GIVEN INSTRUCTION :: Scan each line of the records for the word "part" and extract the ones that have it.

(Modeling code records)
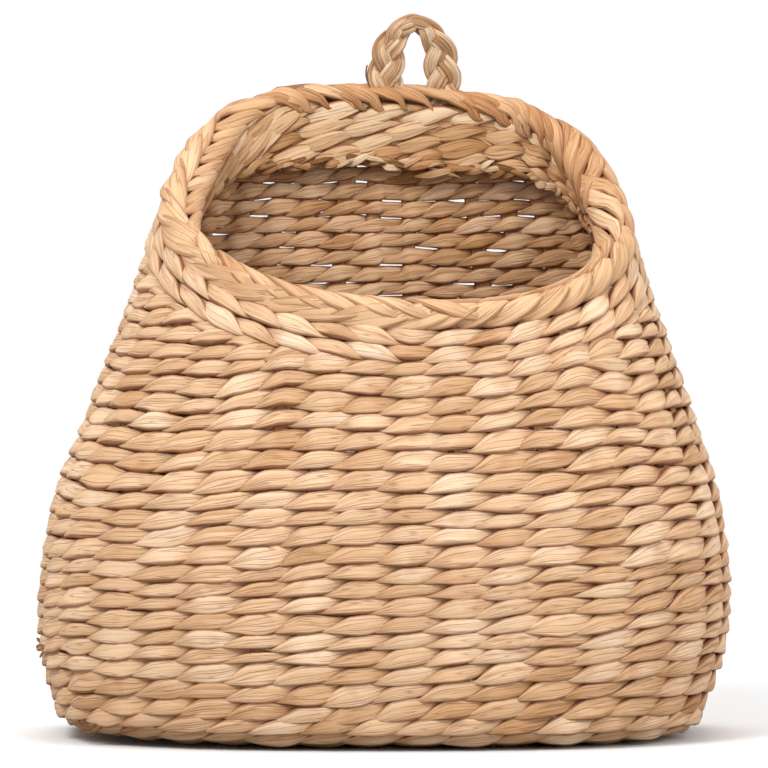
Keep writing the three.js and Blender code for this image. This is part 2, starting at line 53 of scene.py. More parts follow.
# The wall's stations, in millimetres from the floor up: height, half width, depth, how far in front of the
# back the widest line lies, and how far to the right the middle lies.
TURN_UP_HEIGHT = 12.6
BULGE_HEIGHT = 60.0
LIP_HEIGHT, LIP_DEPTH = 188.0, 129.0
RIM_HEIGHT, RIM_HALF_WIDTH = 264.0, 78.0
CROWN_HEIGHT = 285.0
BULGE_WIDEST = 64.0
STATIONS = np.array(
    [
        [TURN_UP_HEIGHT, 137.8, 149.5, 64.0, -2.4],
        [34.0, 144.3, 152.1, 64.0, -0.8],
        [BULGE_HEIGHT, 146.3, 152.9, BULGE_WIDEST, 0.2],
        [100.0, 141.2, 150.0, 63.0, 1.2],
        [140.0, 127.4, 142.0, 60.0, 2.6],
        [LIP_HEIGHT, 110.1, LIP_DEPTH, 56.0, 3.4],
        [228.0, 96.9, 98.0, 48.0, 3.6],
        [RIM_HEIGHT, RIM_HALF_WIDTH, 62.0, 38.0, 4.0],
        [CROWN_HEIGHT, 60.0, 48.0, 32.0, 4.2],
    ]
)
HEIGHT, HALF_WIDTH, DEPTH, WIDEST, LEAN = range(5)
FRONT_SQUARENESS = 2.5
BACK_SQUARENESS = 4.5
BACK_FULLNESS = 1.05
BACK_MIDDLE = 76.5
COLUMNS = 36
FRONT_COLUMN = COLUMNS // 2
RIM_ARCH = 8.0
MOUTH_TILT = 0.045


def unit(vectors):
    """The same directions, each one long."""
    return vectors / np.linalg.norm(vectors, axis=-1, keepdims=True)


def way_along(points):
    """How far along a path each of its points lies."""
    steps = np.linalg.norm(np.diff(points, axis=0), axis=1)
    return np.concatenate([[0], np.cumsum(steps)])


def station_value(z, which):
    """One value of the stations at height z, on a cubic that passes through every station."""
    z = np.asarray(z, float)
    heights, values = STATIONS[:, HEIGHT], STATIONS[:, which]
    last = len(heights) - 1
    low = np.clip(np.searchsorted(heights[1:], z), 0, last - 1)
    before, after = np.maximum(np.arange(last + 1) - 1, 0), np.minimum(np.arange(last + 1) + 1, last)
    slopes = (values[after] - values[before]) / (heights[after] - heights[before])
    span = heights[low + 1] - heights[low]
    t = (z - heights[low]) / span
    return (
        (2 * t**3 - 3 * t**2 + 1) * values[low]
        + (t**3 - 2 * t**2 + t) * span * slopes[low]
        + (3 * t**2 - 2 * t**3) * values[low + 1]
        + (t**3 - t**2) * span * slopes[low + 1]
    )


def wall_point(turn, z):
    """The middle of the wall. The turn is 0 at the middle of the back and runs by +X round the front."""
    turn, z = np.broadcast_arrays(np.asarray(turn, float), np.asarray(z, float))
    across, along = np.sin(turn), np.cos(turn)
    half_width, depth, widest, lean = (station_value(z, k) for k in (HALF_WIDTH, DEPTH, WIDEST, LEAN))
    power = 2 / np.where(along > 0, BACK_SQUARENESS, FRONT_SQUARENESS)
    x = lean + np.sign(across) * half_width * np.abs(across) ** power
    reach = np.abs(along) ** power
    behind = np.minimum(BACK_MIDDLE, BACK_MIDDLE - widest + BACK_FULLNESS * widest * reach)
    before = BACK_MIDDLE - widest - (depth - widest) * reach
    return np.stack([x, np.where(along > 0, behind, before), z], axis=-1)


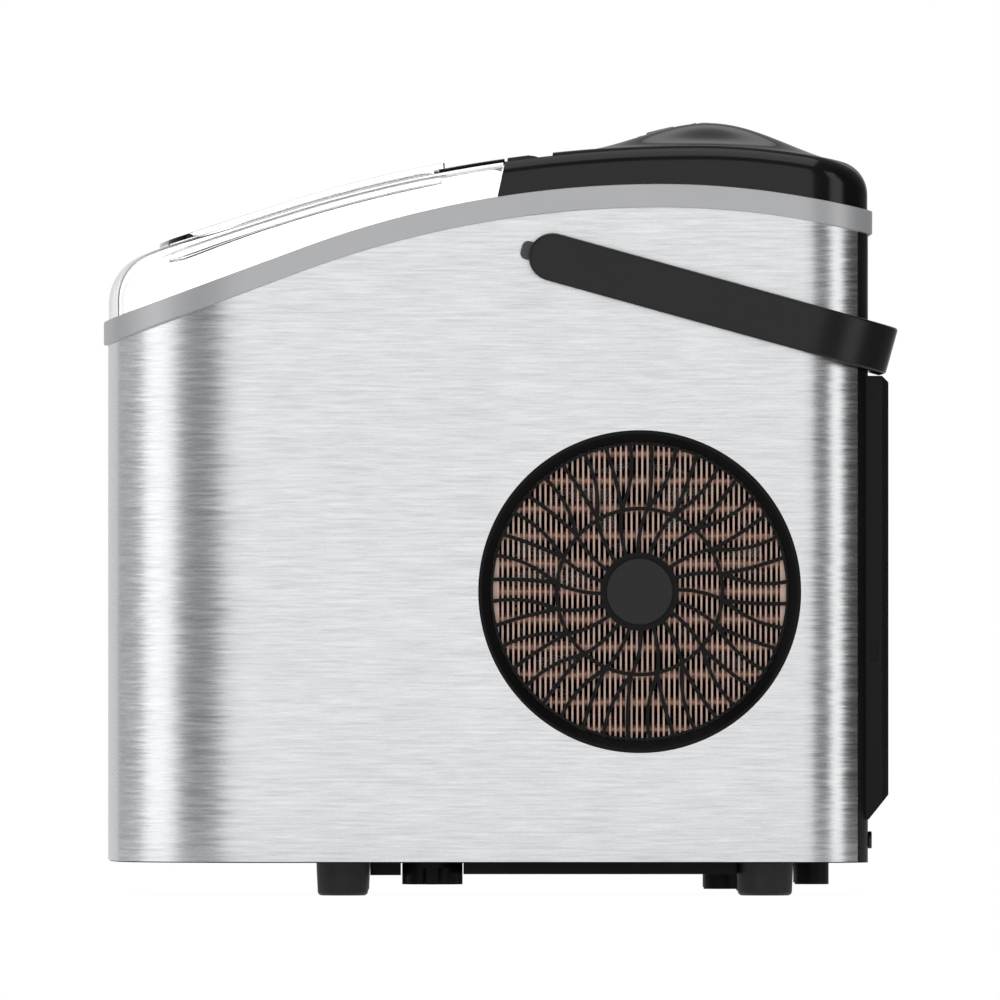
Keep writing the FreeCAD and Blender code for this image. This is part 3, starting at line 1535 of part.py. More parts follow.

COMPLETE RESPONSE ::
Keep writing the three.js and Blender code for this image. This is part 2, starting at line 53 of scene.py. More parts follow.
Keep writing the FreeCAD and Blender code for this image. This is part 3, starting at line 1535 of part.py. More parts follow.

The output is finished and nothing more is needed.